Listed entries:
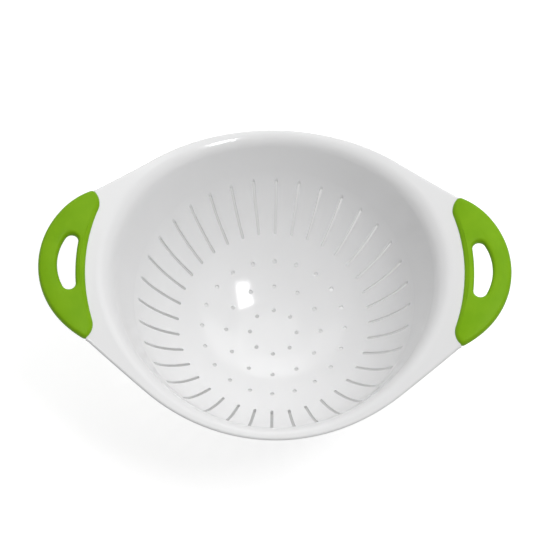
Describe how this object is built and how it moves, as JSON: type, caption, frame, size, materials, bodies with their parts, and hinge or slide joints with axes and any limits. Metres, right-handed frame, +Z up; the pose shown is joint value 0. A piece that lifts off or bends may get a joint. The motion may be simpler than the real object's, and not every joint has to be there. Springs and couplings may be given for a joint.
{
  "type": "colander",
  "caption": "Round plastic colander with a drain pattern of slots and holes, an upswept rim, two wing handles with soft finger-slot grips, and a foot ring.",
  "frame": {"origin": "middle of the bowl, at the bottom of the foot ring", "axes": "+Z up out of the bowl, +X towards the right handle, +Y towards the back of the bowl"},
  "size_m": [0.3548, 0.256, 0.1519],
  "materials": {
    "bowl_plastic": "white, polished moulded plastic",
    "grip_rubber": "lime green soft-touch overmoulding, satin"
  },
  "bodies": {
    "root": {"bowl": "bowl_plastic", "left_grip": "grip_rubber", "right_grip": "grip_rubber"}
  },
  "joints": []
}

--

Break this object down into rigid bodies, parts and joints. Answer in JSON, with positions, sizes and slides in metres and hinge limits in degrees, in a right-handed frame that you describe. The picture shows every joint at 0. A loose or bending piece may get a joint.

Description of the task:
Look through the material above and pick out each line holding the word "materials".

Task response:
Describe how this object is built and how it moves, as JSON: type, caption, frame, size, materials, bodies with their parts, and hinge or slide joints with axes and any limits. Metres, right-handed frame, +Z up; the pose shown is joint value 0. A piece that lifts off or bends may get a joint. The motion may be simpler than the real object's, and not every joint has to be there. Springs and couplings may be given for a joint.
  "materials": {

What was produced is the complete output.